The authentication method could be a consideration. For instance, if a responder is only allowing peers to authenticate with PSK or EAP authentication, it's pretty pointless to send any CERTREQ
payloads in the IKE_SA_INIT
response (although, there is no real harm in it either). Similarly, is it useless to send a CERT
payload when authenticating with a PSK.
Unlike TLS, IKEv2 doesn't use CERTREQ
s to trigger/request public key/certificate authentication. Even if public key authentication is used, the payloads are optional, and e.g. PSK authentication may be used even if a certificate request is received (given the peer allows it). Their main purpose is to help the peer select a certificate if it has multiple available (or to express preference for a specific type of certificate encoding). Note that some implementations might not send certificates if they didn't receive any certificate requests.
CERT
payloads are optional too.
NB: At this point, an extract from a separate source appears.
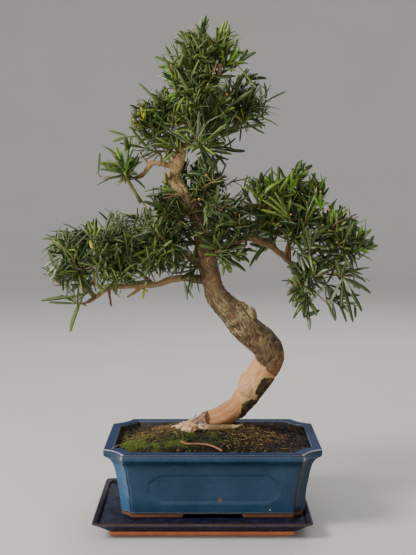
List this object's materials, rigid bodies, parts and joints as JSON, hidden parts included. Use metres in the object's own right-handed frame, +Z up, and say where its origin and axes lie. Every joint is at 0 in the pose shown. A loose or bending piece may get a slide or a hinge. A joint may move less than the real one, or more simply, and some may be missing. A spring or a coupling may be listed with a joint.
{
  "type": "podocarpus bonsai",
  "caption": "Small-leaved evergreen bonsai with an S-curved trunk and open leafy crown, in a cut-corner blue glazed pot on a drip tray.",
  "frame": {"origin": "centre of the flat underside of the drip tray, on the surface it stands on", "axes": "+Z up along the tree, +X to the right of the front, +Y away from the front"},
  "size_m": [0.4679, 0.2335, 0.6998],
  "materials": {
    "pot_glaze": "mottled blue gloss glaze over brown stoneware, bare at the feet",
    "tray_glaze": "speckled dark blue gloss glaze, bare at the foot",
    "soil": "dark granular soil",
    "moss": "green moss",
    "bark": "flaky brown bark with smooth tan patches",
    "foliage": "leathery dark green narrow leaves"
  },
  "bodies": {
    "root": {"tray": "tray_glaze", "pot": "pot_glaze", "soil": "soil", "moss_left": "moss", "moss_front": "moss", "moss_centre": "moss", "trunk": "bark", "left_bough": "bark", "left_front_riser": "bark", "left_back_riser": "bark", "left_dead_spur": "bark", "inner_left_bough": "bark", "right_bough": "bark", "right_inner_riser": "bark", "right_mid_riser": "bark", "right_far_riser": "bark", "right_low_spur": "bark", "right_back_riser": "bark", "upper_left_bough": "bark", "crown_left_bough": "bark", "crown_right_bough": "bark", "foliage_apex": "foliage", "foliage_leader": "foliage", "foliage_crown_left": "foliage", "foliage_crown_right": "foliage", "foliage_crown_front": "foliage", "foliage_crown_back": "foliage", "foliage_left_tuft": "foliage", "foliage_centre_front": "foliage", "foliage_centre_back": "foliage", "foliage_centre_left": "foliage", "foliage_centre_low": "foliage", "foliage_inner_left": "foliage", "foliage_mid_left": "foliage", "foliage_back_left": "foliage", "foliage_far_left": "foliage", "foliage_right_inner": "foliage", "foliage_right_mid": "foliage", "foliage_right_far": "foliage", "foliage_right_lower": "foliage", "foliage_right_low": "foliage", "foliage_right_back": "foliage"}
  },
  "joints": []
}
Trusted end-entity certificates could be locally installed, or the peers could use plain public keys that are stored locally or e.g. fetched via DNS and validated via DNSSEC (see RFC 4025). It really depends on what trust anchors the peers use and where these are stored (e.g. using a PKI will require sending intermediate CA certificates in addition to the end-entity certificate if only the root CA certificate is locally trusted). Before IKEv2 fragmentation was specified (RFC 7383), omitting the certificates or certificate requests was sometimes even necessary to avoid IP fragmentation of the IKE_AUTH
message due to the relatively large payloads.